United States Court of Appeals
For the First Circuit
No. 98-1899
JULIO DIAZ, RUBEN DIAZ, JEFFREY DUENES, GUILLERMO PLAZA,
GUILLERMO PLAZA, AMILCAR RODRIGUEZ,
ANDRE ROSADO AND DALILA SERRANO, ADMINISTRATOR,
Plaintiffs, Appellants,
v.
CITY OF FITCHBURG, EDWARD GALLANT, JR., MARK LOUNEY,
JOHN O'LEARY, PHILIP KEARNS, JOHN J. MURRAY, DENNIS BANVILLE,
JOHN MAKI, RONALD L'ECUYER, JAMES F. GILBERT, JAMES GILLIS,
ERNEST MARTINEAU, GARY OUELLETTE, DAVID DAIGLE, TODD DEACON,
Defendants, Appellees.
APPEAL FROM THE UNITED STATES DISTRICT COURT
FOR THE DISTRICT OF MASSACHUSETTS
[Hon. Charles B. Swartwood, III, U.S. Magistrate Judge]
Before
Stahl, Circuit Judge,
Magill,* Senior Circuit Judge,
and Lipez, Circuit Judge.
Darragh K. Kasakoff, with whom Darragh K. Kasakoff, was on
brief for appellants.
Patrick J. Costello, with whom Douglas I. Louison, Regina M.
Gilgun, and Merrick & Louison, were on brief for appellees.
May 14, 1999
*Of the Eighth Circuit, sitting by designation. STAHL, Circuit Judge. Plaintiffs Julio Diaz, Ruben Diaz,
Jeffrey Duenes, Guillermo Plaza, Amilcar Rodriguez, and Andre
Rosado brought civil rights and common law claims for damages and
equitable relief against the City of Fitchburg, Massachusetts, and
several officers of the Fitchburg Police Department. They alleged,
inter alia, that their custodial arrest for offending a city
ordinance punishable only by a fine was unconstitutional and/or
contrary to Massachusetts public policy. Plaintiffs appeal from
the district court's sua sponte award of summary judgment to
defendants. We affirm.
I.
Because this is an appeal from a grant of summary
judgment to defendants, we recite the facts in the light most
favorable to plaintiffs. See Aponte Matos v. Toledo Davila, 135
F.3d 182, 185 (1st Cir. 1998).
Since 1993, the City of Fitchburg has had in effect an
ordinance that prohibits obstruction of public passages within the
city ("Ordinance"). See Fitchburg, Mass., Code art. III, 132-34
(1994). A violation of the Ordinance is punishable only by a $300
fine. See id.
On the evening of October 14, 1993, the Fitchburg Police
Department and its Special Response Team ("SRT") executed a search
warrant at a private residence. The SRT is a special unit of the
police department comprised of officers trained to respond to high-
risk situations. SRT officers dress in black uniforms and hooded
masks which do not bear any identifying insignia. Perhaps because
of the SRT's garb, plaintiffs refer to the team as a "paramilitary"
unit.
After observing the raid and as they were leaving the
scene following the search, Captain Mark Louney and Sergeant John
O'Leary noticed plaintiffs congregated outside a nearby residence.
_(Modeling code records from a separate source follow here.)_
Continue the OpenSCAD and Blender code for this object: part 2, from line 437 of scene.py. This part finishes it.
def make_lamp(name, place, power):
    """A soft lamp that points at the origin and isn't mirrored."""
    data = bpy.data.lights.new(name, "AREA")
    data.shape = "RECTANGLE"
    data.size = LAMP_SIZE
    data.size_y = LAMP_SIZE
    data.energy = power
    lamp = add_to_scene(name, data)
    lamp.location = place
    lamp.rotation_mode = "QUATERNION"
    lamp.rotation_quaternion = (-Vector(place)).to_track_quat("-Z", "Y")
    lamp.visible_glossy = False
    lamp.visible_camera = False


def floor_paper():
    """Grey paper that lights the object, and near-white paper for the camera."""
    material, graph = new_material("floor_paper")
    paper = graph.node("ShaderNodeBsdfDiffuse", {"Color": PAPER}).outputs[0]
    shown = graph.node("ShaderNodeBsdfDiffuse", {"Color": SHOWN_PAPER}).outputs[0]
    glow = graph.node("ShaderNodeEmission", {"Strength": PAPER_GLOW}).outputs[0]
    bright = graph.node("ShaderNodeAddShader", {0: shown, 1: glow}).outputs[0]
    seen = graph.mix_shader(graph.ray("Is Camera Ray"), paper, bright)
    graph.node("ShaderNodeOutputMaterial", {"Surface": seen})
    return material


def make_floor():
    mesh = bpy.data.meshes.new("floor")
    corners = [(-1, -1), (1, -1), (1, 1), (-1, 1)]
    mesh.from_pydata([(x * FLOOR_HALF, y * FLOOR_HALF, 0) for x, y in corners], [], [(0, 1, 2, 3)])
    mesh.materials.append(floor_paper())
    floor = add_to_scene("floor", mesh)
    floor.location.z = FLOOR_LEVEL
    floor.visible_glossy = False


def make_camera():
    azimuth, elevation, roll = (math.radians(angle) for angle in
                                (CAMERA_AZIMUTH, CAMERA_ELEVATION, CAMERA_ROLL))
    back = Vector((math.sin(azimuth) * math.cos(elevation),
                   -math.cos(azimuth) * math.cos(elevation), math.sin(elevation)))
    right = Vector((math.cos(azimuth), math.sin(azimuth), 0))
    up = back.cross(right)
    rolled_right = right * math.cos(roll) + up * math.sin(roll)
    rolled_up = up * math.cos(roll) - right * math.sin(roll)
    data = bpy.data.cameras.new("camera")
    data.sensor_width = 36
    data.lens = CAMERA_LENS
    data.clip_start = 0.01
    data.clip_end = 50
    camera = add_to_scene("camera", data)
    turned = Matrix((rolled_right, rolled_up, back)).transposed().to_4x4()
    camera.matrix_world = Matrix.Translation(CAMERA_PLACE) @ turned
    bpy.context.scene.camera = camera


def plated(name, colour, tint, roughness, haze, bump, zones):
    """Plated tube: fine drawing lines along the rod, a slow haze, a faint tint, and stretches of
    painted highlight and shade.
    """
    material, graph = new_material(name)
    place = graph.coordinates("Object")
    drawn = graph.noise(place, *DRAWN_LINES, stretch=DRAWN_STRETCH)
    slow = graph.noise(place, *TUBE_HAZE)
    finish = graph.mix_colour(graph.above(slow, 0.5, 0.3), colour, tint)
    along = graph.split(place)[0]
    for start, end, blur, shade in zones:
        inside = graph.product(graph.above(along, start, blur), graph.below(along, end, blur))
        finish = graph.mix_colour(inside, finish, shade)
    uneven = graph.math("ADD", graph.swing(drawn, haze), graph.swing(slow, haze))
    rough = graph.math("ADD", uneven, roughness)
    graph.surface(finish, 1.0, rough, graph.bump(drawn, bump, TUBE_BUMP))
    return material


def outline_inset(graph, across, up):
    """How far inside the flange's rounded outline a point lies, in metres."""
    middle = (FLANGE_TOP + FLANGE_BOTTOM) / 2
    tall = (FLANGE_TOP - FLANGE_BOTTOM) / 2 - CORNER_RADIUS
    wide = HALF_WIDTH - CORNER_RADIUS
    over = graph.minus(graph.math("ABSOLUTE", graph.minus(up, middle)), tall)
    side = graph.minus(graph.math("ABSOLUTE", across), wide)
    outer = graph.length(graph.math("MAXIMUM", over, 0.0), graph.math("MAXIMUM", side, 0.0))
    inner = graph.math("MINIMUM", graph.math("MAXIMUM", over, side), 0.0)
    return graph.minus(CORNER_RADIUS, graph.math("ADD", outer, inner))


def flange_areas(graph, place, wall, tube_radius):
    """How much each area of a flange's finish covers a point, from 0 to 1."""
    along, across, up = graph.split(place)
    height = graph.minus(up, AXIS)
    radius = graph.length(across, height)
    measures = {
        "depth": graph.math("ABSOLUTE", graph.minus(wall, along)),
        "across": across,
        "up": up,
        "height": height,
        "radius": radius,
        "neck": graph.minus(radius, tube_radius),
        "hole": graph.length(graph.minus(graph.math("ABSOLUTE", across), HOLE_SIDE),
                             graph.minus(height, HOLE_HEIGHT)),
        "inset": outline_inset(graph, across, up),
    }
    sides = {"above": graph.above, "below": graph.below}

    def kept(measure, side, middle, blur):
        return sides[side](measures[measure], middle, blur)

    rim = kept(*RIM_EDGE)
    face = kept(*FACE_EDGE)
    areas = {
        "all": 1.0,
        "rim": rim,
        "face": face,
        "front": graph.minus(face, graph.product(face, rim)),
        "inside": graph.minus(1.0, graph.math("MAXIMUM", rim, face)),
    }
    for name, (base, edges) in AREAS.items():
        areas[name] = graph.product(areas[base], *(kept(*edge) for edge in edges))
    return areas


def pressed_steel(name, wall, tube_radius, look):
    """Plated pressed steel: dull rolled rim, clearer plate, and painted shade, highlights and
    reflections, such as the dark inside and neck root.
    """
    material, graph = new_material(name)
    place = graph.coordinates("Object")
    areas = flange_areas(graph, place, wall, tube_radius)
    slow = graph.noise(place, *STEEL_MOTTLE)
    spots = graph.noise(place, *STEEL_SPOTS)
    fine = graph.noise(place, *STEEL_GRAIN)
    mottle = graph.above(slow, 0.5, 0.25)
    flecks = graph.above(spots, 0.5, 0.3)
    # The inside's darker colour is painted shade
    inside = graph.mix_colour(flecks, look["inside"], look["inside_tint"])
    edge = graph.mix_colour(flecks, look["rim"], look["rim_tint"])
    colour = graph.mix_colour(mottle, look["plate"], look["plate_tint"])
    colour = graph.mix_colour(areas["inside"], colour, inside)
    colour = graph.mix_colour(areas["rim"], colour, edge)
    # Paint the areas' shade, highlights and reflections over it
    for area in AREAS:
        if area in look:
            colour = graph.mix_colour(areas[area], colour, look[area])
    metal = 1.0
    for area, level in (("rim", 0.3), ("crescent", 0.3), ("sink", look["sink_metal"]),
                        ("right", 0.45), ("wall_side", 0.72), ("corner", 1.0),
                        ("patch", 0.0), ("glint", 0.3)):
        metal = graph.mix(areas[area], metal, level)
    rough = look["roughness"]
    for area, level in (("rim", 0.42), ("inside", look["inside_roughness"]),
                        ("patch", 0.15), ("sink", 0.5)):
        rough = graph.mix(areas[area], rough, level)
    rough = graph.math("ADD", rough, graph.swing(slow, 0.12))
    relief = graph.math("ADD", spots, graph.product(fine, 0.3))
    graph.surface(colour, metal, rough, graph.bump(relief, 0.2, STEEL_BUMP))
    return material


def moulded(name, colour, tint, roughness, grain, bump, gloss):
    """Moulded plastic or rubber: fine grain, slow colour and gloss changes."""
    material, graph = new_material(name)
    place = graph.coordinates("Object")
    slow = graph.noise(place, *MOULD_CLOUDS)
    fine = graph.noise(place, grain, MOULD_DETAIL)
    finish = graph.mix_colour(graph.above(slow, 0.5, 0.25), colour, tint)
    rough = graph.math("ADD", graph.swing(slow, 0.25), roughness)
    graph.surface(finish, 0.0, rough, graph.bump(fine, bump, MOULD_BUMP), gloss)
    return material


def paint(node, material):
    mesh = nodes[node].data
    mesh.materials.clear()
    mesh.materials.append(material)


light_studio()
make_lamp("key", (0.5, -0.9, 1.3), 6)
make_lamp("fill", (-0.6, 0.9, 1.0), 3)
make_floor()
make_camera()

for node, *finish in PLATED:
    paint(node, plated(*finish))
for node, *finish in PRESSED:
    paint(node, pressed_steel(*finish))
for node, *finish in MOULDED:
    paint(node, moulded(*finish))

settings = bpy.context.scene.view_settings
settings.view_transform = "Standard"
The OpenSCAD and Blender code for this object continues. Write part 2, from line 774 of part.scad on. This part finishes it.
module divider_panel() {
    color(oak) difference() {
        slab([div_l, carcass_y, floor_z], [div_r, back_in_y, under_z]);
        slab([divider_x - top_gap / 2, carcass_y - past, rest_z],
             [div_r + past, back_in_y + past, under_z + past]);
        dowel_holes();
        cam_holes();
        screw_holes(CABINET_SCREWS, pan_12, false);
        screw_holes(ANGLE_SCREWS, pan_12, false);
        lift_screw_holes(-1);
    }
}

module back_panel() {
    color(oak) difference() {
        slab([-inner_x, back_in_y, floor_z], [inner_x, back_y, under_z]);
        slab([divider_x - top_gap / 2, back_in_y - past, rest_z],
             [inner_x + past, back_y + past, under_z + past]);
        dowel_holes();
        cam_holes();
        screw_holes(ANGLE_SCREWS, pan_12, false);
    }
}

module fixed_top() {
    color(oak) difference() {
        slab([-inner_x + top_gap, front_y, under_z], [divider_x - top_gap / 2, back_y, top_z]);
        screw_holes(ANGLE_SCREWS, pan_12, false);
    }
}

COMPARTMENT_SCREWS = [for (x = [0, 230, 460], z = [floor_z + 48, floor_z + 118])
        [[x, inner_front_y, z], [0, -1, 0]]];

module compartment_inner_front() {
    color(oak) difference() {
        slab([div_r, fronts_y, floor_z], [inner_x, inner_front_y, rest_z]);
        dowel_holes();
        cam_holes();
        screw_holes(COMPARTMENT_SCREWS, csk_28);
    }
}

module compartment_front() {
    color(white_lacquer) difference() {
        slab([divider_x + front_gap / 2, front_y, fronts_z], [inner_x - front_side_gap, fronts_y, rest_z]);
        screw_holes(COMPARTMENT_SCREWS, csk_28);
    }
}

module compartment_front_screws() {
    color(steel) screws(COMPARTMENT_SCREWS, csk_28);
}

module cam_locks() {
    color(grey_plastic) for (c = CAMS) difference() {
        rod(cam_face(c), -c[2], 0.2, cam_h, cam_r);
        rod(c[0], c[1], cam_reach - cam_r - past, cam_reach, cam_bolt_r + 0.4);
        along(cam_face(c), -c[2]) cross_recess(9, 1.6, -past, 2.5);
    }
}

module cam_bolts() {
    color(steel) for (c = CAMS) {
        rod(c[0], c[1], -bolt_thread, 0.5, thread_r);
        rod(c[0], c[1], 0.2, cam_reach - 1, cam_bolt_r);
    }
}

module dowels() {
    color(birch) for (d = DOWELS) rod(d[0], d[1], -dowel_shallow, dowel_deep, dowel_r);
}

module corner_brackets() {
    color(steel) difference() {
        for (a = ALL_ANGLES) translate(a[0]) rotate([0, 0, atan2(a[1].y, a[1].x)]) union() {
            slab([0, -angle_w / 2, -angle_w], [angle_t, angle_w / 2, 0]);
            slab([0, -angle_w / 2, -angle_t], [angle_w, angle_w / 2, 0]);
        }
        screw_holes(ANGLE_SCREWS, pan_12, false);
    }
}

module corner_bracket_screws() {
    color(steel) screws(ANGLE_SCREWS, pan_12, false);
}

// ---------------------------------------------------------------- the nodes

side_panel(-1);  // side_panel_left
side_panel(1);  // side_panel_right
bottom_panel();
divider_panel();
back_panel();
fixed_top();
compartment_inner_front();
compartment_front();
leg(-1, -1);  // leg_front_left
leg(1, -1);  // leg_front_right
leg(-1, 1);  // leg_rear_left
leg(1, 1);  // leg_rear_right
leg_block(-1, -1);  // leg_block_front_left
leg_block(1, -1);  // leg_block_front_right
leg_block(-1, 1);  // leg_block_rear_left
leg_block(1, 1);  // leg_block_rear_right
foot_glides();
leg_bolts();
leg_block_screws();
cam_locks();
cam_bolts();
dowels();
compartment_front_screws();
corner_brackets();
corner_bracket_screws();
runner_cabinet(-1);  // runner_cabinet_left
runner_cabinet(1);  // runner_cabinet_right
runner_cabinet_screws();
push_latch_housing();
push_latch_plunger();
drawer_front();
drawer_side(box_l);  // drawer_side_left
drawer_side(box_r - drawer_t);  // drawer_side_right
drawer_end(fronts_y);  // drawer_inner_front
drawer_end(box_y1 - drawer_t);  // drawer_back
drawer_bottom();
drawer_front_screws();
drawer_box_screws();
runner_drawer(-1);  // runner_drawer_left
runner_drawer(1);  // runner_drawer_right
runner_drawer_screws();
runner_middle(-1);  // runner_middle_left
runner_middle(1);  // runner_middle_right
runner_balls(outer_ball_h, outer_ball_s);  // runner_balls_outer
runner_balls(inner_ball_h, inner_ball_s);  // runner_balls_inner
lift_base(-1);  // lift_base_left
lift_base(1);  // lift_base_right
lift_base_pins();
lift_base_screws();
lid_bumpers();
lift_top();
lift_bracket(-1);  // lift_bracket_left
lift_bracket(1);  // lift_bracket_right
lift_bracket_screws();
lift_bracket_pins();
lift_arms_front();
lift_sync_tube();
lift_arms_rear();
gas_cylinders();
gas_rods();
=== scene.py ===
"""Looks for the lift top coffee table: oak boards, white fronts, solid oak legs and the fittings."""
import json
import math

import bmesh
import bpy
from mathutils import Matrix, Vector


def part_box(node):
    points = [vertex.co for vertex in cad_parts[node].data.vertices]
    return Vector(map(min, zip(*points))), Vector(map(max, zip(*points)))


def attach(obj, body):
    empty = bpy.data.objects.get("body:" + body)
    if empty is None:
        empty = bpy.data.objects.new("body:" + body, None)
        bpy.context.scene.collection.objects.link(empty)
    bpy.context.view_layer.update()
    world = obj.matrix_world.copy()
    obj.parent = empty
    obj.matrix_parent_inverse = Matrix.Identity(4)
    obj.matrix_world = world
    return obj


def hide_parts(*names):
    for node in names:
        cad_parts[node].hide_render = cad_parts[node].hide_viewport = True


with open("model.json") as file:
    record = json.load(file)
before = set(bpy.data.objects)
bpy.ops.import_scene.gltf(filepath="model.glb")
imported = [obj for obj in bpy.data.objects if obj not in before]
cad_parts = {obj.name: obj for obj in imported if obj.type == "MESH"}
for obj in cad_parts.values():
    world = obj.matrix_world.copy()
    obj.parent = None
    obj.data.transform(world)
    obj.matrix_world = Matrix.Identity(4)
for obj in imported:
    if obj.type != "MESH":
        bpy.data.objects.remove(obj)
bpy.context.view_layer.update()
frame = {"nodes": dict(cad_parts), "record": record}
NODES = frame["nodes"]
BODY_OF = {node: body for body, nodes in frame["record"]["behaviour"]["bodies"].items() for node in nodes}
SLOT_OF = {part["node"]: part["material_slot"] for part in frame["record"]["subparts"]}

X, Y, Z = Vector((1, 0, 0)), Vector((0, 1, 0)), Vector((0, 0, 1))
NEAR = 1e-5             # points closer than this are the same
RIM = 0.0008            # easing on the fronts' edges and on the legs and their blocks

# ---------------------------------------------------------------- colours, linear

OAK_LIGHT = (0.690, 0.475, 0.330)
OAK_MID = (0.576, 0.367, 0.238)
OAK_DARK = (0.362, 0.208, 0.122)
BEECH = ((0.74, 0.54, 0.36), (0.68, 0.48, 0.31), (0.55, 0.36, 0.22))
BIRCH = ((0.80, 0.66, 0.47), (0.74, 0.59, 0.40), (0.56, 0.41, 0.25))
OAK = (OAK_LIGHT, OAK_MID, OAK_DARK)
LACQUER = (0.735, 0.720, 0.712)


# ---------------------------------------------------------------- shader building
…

The two officers stopped and ordered the group to move. Plaintiffs
did not comply with this directive. Several minutes later,
apparently with the understanding that plaintiffs were violating
the Ordinance, Captain Louney summoned the SRT, which had returned
to a nearby police station, to arrest plaintiffs. Within minutes
and without a warrant, approximately ten members of the team
arrived in an unmarked van and exited with guns drawn. Plaintiffs
claim that they then were forced to the ground, frisked,
handcuffed, and thrown face down in the van on top of one another.
Plaintiffs further allege that, en route to the police station,
they were threatened, punched, stepped and spit on, and subjected
to racial insults.
Plaintiffs were charged with violating the Ordinance,
processed, and jailed until released on bail. Criminal complaints
were filed against them. Complaints against two plaintiffs were
continued without a finding to August 19, 1994, although these two
plaintiffs were ordered to pay $50 in court costs. Complaints
against the remaining plaintiffs were dismissed after the City
failed to comply with a court order to disclose the names of the
SRT members who participated in the arrest.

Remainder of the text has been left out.